Fragmentierte Aufmerksamkeit
Heute ist die Aufmerksamkeit in sechs Richtungen gleichzeitig verteilt. Kaum jemand will eine aktuelle Show sehen, die nicht seinen politischen Überzeugungen entspricht. Und wenn eine dieser alten Schlachtrösser doch mal ein Interview oder einen Sketch zeigt, der viele Menschen anspricht, geschieht das meist, weil der YouTube-Clip am nächsten Morgen viral geht. (Das war ein wiederkehrender Handlungsstrang in der jüngsten Staffel der Emmy-prämierten Comedy „Hacks“, in der die fiktive Komikerin Deborah Vance endlich eine dieser Shows moderieren durfte. Aber kaum jemand sie live sah, sondern nur die Clips am nächsten Tag.) Prominente können ihre Projekte heute direkt über Social Media bewerben. Der Talkshow-Mittelmann ist überflüssig. (Oder sie wählen unkonventionellere Formate wie Hot Ones.)
Es wird immer noch hervorragende Arbeit in diesen Shows geleistet . Auch von Stephen Colbert. Wenn sein Material nicht ins Schwarze getroffen hätte, hätte er wahrscheinlich nächstes Jahr trotzdem noch einen Job. Aber die Entscheidung wäre dann aus anderen Gründen getroffen worden. Bemerkenswert ist, dass CBS sofort klarstellte, keinen neuen Moderator im Ed Sullivan Theater installieren zu wollen, sobald Colbert weg ist.

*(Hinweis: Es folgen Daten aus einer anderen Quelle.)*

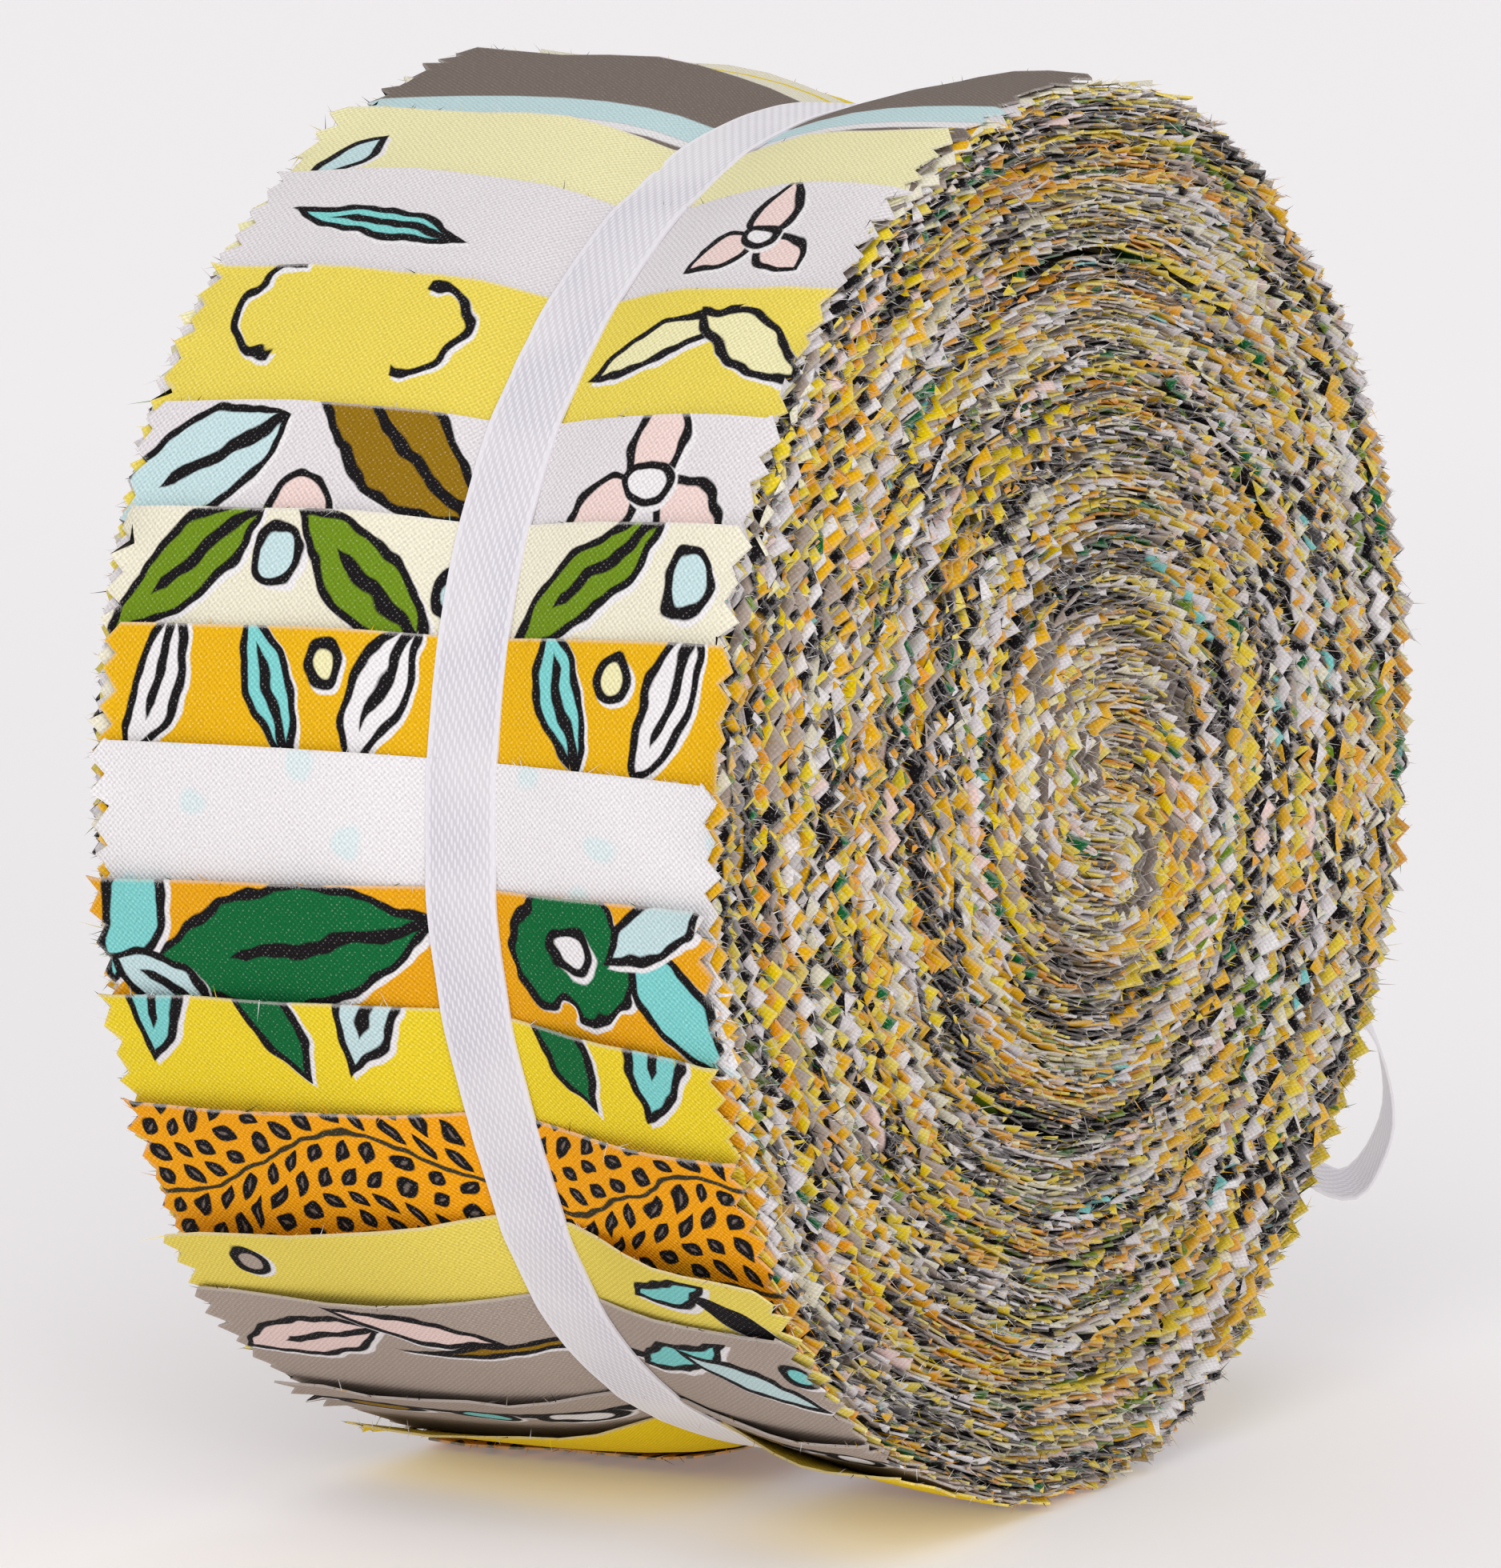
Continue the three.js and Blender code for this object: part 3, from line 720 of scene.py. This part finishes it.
def arc_depth(finish, spot, width):
    """Millimetres from half of an oval's outline."""
    along = finish.split(spot)[0]
    return finish.maths("MAXIMUM", abs(finish.length(spot) - 1) * width, along * -width)


def disc_depth(finish, spot, width):
    """Millimetres outside an oval."""
    return (finish.length(spot) - 1) * width


DEPTHS = dict(leaf=leaf_depth, veined=veined_depth, arc=arc_depth, disc=disc_depth)


def print_cloth(name, design, shown):
    """The material of one print: ground, then shapes in outline where the strip's end shows, or patches
    where only its edges do, and over these the weave and the pale cut edges. The weave is the product
    of two sines plus a speckle, and undyed yarn shows on its rare peaks."""
    finish = Finish(name)
    cloth = finish.attribute("cloth")
    along, across, side = finish.split(cloth)
    colour = finish.mix(INK[design["ground"]], INK["white"], side * 0.04)
    if shown:
        colour = draw_shapes(finish, colour, cloth, along, design)
    else:
        colour = patches(finish, colour, cloth, along, design["patches"].split())
    yarns = finish.maths("SINE", along * (math.pi / WEAVE)) * finish.maths("SINE", across * (math.pi / WEAVE))
    speck = finish.noise(cloth, 4.5, 1.0)
    grain = yarns * 0.13 + speck * 0.5 + 0.74
    colour = finish.vector("SCALE", {0: colour, "Scale": grain})
    peaks = 1 - (yarns * 0.3 + speck).below(0.82, 0.2)
    colour = finish.mix(colour, INK["undyed"], peaks * 0.15)
    rim = finish.attribute("rim", "Fac")
    ragged = speck * 0.9 - 0.45
    border = (rim + ragged).below(BORDER, 0.3) * 0.3
    if shown:
        end = (abs(along) + ragged * 0.6).below(0.22, 0.15) * 0.4
        border = finish.maths("MAXIMUM", border, end)
        creases = (finish.noise(cloth, 0.11), 0.3, 0.0012)
        threads = (yarns + speck, 0.4, 0.00009)
        finish.surface({"Normal": finish.bumps(creases, threads)})
    colour = finish.mix(colour, INK["cut_edge"], border)
    finish.surface({"Base Color": colour, "Roughness": 0.85, "Specular IOR Level": 0.12})
    return finish.material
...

Teilweise soll dies den Rauswurf weniger wie einen Rauswurf erscheinen lassen. Aber ein weiterer Grund ist: Es ergibt kaum Sinn, Zeit, Geld und Ressourcen in den Start einer ähnlichen Show zu investieren. Conans Talkshow bei TBS endete 2021. Als James Corden „The Late Late Show“ 2023 verließ, stellte CBS keinen Nachfolger ein. Sondern versuchte es mit einem neuen Format: „After Midnight“ mit Taylor Tomlinson – und als das letzten Monat endete, verzichtete CBS gänzlich auf ein neues Late-Night-Format.

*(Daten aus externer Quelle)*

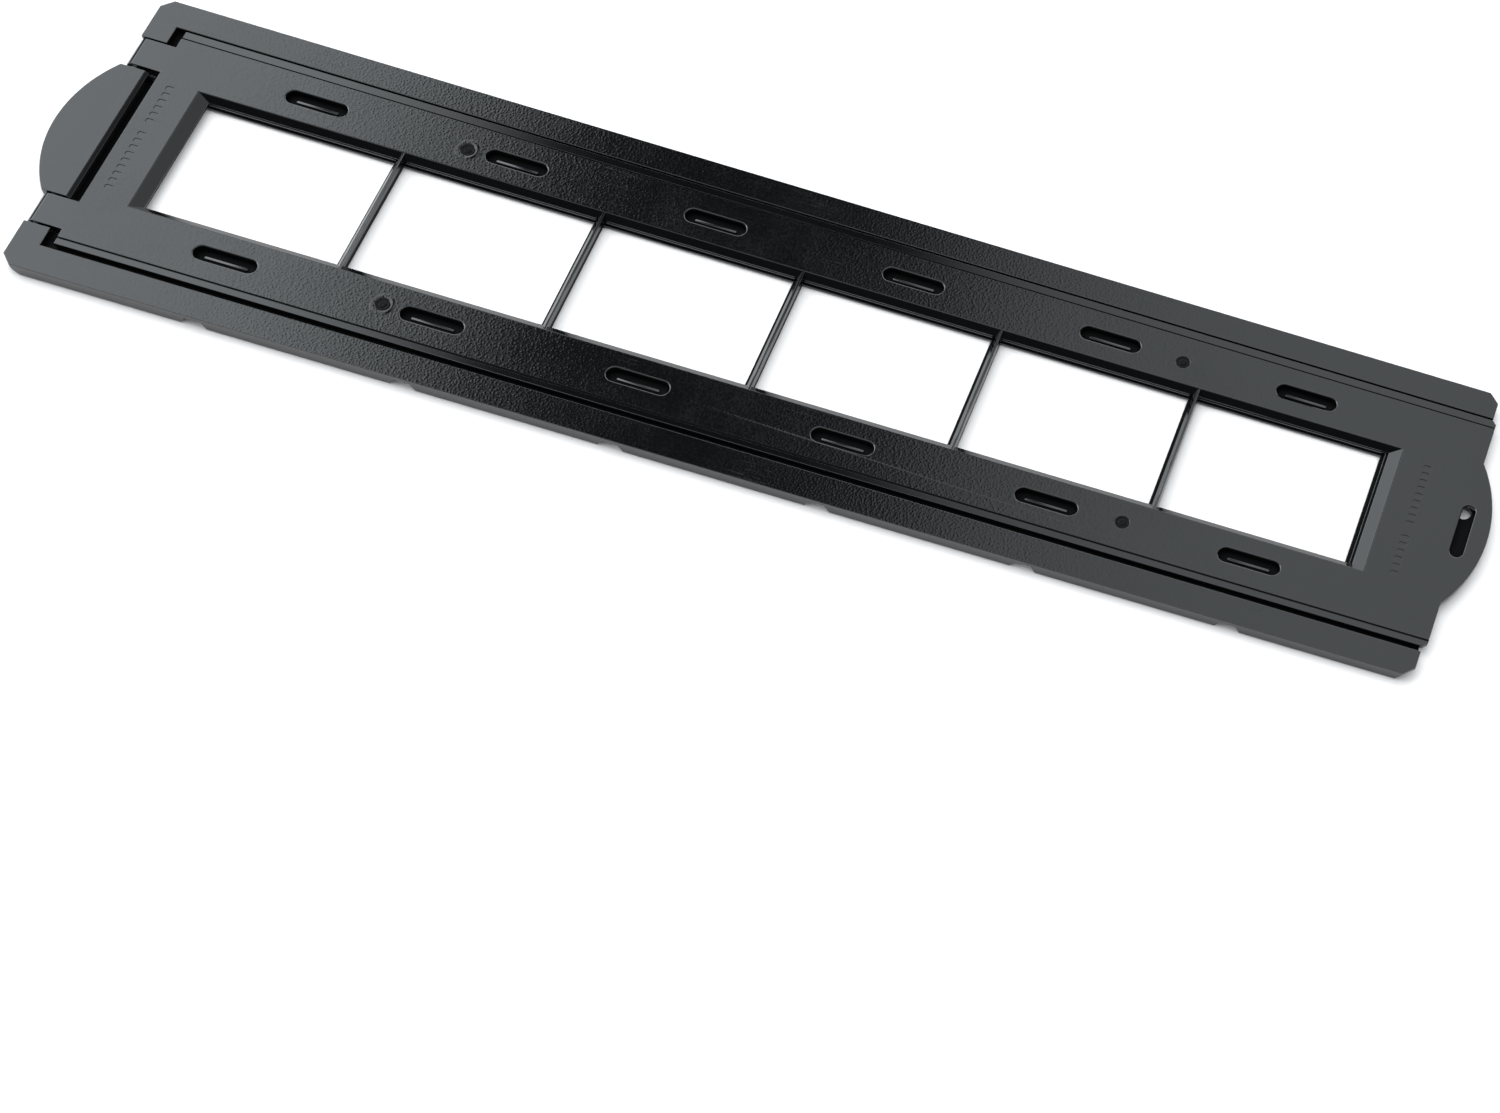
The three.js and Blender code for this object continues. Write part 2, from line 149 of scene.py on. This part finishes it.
def plastic(name, grain, rough, seed, scratches=0.0, tint=(0.0021, 0.0024, 0.0026), shine=0.5):
    """Black moulded plastic. grain is the depth of the spark-eroded texture in metres, 0 for polished tool faces."""
    m = Nodes(name)
    vec = m.coords(offset=(seed * 0.37, seed * 0.11, seed * 0.23))
    bsdf = m.add("ShaderNodeBsdfPrincipled")
    m.link(bsdf.outputs[0], m.out.inputs[0])
    # colour: nearly black, with a slow flow mottling and very fine carbon speckle
    flow = m.noise(m.coords(offset=(seed, 0, 0), scale=(1, 2.2, 1)), 22, 3, 0.5, 0.6)
    speck = m.noise(vec, 5200, 2, 0.6)
    val = m.math("ADD", m.range(flow, 0.3, 0.7, 0.86, 1.12), m.range(speck, 0.3, 0.7, -0.12, 0.12))
    comb = m.add("ShaderNodeVectorMath", operation="SCALE")
    comb.inputs[0].default_value = tint
    m.link(val, comb.inputs["Scale"])
    # a few specks of pale dust that lie on faces that look up
    geo = m.add("ShaderNodeNewGeometry")
    sep = m.add("ShaderNodeSeparateXYZ")
    m.link(geo.outputs["Normal"], sep.inputs[0])
    up = m.range(sep.outputs["Z"], 0.9, 0.98, 0, 1)
    dust = m.voronoi(m.coords(offset=(seed * 3.1, 0.2, 0)), 95)
    near = m.range(dust.outputs["Distance"], 0.006, 0.012, 1, 0)
    few = m.math("GREATER_THAN", m.noise(m.coords(offset=(seed * 1.7, 0, 0.4)), 130, 0), 0.66)
    dusty = m.math("MULTIPLY", m.math("MULTIPLY", near, few), up)
    mix = m.add("ShaderNodeMix", data_type="RGBA")
    m.link(dusty, mix.inputs["Factor"])
    m.link(comb.outputs[0], mix.inputs["A"])
    mix.inputs["B"].default_value = (0.16, 0.16, 0.155, 1)
    m.link(mix.outputs["Result"], bsdf.inputs["Base Color"])
    # roughness: broad patches, handling smears and fine variation from the grain
    patches = m.noise(m.coords(offset=(0, seed, 0)), 40, 3, 0.55, 0.3)
    smear = m.noise(m.coords(offset=(seed, seed, 0), scale=(1, 0.25, 1)), 120, 2, 0.5, 1.2)
    r = m.math("ADD", m.range(patches, 0.3, 0.7, rough - 0.03, rough + 0.03),
               m.range(smear, 0.35, 0.75, -0.012, 0.02))
    height = m.noise(vec, 900, 1.5, 0.5)
    if grain:
        cells = m.voronoi(vec, 1950, "F1")
        fine = m.noise(vec, 2450, 1.5, 0.5, 0.4)
        cell = m.range(cells.outputs["Distance"], 0.05, 0.7, 1, 0, smooth=True)
        g = m.math("ADD", m.math("MULTIPLY", cell, 0.5), m.math("MULTIPLY", fine, 0.8))
        r = m.math("ADD", r, m.range(g, 0.35, 0.8, 0.035, -0.035))
        n0 = m.bump(g, grain)
    else:
        n0 = m.bump(m.noise(vec, 3200, 2.0, 0.5), 0.0012 * MM)
    # slow sink and flow waviness of a thin moulding
    waves = m.noise(m.coords(offset=(seed, 0.3, 0), scale=(1, 1.4, 1)), 55, 1.0, 0.4)
    n1 = m.bump(waves, 0.004 * MM, normal=n0)
    if scratches:
        lines = m.noise(m.coords(offset=(0, seed, 0), scale=(18, 900, 18)), 6, 2, 0.7)
        fine_lines = m.range(lines, 0.62, 0.66, 0, 1)
        where = m.range(m.noise(m.coords(offset=(seed, 1, 0)), 60, 1), 0.5, 0.7, 0, 1)
        s = m.math("MULTIPLY", fine_lines, where)
        n1 = m.bump(s, -scratches, normal=n1)
        r = m.math("ADD", r, m.math("MULTIPLY", s, 0.05))
    m.put(bsdf.inputs["Roughness"], m.math("MAXIMUM", r, 0.05))
    m.link(n1, bsdf.inputs["Normal"])
    bsdf.inputs["IOR"].default_value = 1.52
    bsdf.inputs["Specular IOR Level"].default_value = shine
    return m.mat


def steel(name):
    m = Nodes(name)
    bsdf = m.add("ShaderNodeBsdfPrincipled")
    m.link(bsdf.outputs[0], m.out.inputs[0])
    lines = m.noise(m.coords(scale=(900, 12, 900)), 5, 3, 0.6)
    spots = m.noise(m.coords(), 900, 3, 0.6)
    ramp = m.add("ShaderNodeMix", data_type="RGBA")
    m.link(m.range(spots, 0.45, 0.75, 0, 1), ramp.inputs["Factor"])
    ramp.inputs["A"].default_value = (0.56, 0.57, 0.58, 1)
    ramp.inputs["B"].default_value = (0.40, 0.40, 0.39, 1)
    m.link(ramp.outputs["Result"], bsdf.inputs["Base Color"])
    bsdf.inputs["Metallic"].default_value = 1.0
    m.put(bsdf.inputs["Roughness"], m.range(lines, 0.3, 0.7, 0.2, 0.34))
    m.link(m.bump(lines, 0.002 * MM), bsdf.inputs["Normal"])
    return m.mat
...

Ein schmerzhafter Abschied
Manche dieser Formate laufen eher aus Trägheit weiter als wegen ihres Wertes für das Unternehmen. Da CBS seine Talkshow-Struktur nun komplett einstellt, wird es für NBC und ABC leichter, ihre eigenen Shows infrage zu stellen. Vielleicht endet die nächste, wenn ein Vertrag ausläuft – oder wenn Meyers oder Kimmel genug vom täglichen Rhythmus haben. Es könnte noch dauern, aber es fühlt sich ganz so an, als wäre das der Anfang vom Ende für ein Format, das praktisch so alt ist wie das Fernsehen selbst.

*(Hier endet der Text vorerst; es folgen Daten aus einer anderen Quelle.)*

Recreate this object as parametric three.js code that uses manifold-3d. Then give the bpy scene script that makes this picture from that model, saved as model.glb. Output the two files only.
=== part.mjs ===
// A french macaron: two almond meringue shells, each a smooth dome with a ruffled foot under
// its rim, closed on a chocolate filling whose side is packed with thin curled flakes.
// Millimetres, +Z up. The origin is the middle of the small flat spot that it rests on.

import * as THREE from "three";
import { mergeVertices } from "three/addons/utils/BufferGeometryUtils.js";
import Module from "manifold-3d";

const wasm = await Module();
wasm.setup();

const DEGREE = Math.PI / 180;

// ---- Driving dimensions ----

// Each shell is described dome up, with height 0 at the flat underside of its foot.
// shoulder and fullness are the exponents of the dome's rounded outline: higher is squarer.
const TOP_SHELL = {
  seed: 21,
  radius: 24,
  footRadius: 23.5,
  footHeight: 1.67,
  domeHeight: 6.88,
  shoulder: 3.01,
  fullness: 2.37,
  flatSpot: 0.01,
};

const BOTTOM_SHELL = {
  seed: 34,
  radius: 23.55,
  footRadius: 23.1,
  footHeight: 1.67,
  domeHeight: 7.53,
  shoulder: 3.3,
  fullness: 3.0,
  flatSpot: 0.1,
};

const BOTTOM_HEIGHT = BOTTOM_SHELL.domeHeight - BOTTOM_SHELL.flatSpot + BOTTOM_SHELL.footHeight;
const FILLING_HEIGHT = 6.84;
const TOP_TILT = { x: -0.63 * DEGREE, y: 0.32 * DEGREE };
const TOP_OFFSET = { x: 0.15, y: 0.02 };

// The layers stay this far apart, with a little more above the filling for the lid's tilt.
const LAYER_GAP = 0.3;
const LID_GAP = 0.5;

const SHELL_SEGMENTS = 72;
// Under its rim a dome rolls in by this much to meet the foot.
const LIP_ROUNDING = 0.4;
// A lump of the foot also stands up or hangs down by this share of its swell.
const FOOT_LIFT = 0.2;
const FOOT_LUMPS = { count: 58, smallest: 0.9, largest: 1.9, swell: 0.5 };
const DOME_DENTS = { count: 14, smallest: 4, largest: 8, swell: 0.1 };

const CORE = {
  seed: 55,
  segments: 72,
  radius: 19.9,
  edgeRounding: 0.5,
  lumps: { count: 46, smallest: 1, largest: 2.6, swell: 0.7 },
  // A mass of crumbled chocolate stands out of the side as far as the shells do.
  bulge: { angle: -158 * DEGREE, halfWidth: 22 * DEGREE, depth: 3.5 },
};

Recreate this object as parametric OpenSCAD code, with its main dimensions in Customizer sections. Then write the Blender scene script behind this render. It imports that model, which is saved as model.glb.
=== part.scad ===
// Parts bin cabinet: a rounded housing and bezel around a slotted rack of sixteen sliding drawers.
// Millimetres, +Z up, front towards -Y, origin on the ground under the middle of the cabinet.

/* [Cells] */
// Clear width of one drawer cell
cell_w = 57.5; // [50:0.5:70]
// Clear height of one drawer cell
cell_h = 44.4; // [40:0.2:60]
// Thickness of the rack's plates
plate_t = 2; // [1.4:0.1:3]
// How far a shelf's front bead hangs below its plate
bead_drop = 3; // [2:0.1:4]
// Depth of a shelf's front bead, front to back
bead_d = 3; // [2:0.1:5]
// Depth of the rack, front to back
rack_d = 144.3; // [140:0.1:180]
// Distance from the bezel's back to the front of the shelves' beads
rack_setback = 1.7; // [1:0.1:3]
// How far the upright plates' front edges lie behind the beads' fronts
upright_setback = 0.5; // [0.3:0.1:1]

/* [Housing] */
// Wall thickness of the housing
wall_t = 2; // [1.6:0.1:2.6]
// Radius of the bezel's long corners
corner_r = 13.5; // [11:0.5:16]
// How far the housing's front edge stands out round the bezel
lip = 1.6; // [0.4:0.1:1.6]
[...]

Während seiner verständlicherweise angespannten Ansprache zu Beginn der Sendung sprach Colbert über die Entscheidung, die Show ganz zu beenden. Er beklagte die 200 Crewmitglieder, die nun arbeitslos sein würden, ebenso wie die verpasste Gelegenheit, dass jemand anderes die Late Show übernehmen könnte – so wie er es nach Lettermans Rückzug tat, oder wie Conan, nachdem Letterman den Sender wechselte.
„Ich wünschte, jemand anderes würde sie bekommen“, sagte er. Niemand bekommt sie. Nicht bei CBS – und möglicherweise nirgendwo bei den nicht-mehr-so-großen Drei.